Even if it was all gamers, that'd push a lot of companies to care about Linux a whole lot more. Venn diagram of people who spend a lot of money in tech stuff and people who play games is almost a circle nowadays.
I've worked in server-side systems development for over a decade, in all sizes of company, and Linux has been ubiquitous on the server side for ages: it's simply the most problem free way of maximizing the hardware you have, not to mention cheaper (both upfront and TCO).
I don't even think Valve really care about Linux. At least not in the same way that Linux users care about Linux.
They just care about getting the costs of Steam Deck down, and don't want MS to go mental and pull the rug from under their business model.
I'm surprised by how much of my Steam library would work on the Deck, tbh. Out of nearly 1300 games, 407 are verified, and 931 are verified and playable. Be nice if you could stream the rest (either from your own PC or an external provider), but Geforce Now showed that was a minefield (I suspect due to exclusive streaming rights already being to sold to someone else) and publishers freaked the fuck out, despite it being none of their business where I run my purchased games.
They care about Microsoft not 100% controlling access to the platform Steam customers use. Valve cares about Linux because they need an escape strategy if Microsoft ever locks them out.
This, but desktop linux users are on the step for 193rd place while excitedly screaming and holding a third-place sign. Steamdeck users are on the 3rd-place step while calmly playing their deck.
Fwiw I'm in it too. I'm not going to say what year was the year of Linux on the desktop for me, but it wasn't a meme yet. And I've continuously run an actively used Linux desktop (or mostly laptop) since, often at work but always at home. I unironically prefer it to Windows and Mac, which I also also daily drive and consider to be worse in most ways that matter to me.
I think desktop Linux gamers are right to cheer for the Steamdeck, as its success translates quite directly to an improved gaming experience on desktop Linux. So yeah, the reason this meme is so clear to me is because I see it in the mirror each morning.
Yes, SteamOS does count as Linux. Android does not. The Android and iOS Steam app is just for social features / store, not for playing games so neither show up on the survey.

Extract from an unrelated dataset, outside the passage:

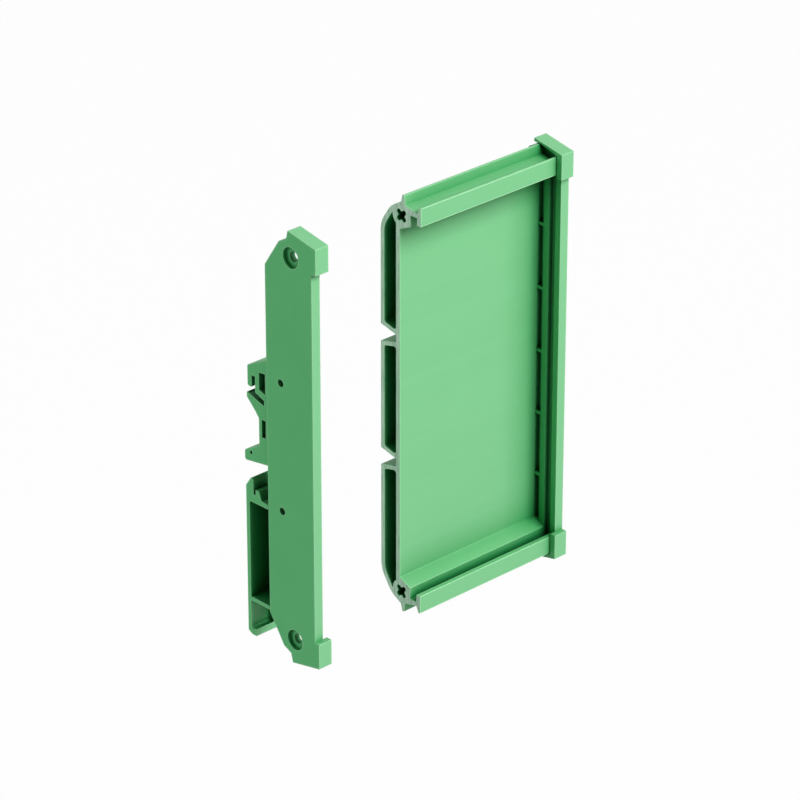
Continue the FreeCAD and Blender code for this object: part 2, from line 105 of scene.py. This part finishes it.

SteamOS Holo, which is what the Steam Deck uses, makes up 42% of the Linux systems in the survey results.
Idk the percentage of microsoft windows users that just used the preinstalled OS of the pc they bought, and never actively decided on an OS. But I assume it's very high.
A lot of people choose the steam deck over it's windows competitors, and mostly because the software experience is better on the deck vs. Windows.
I have a Deck and a ROG Ally. Windows on the Ally sucks, and I'm going to return it. The hardware is generally pretty good other than the SD card slot issue, but the software being constantly broken ruins the whole thing.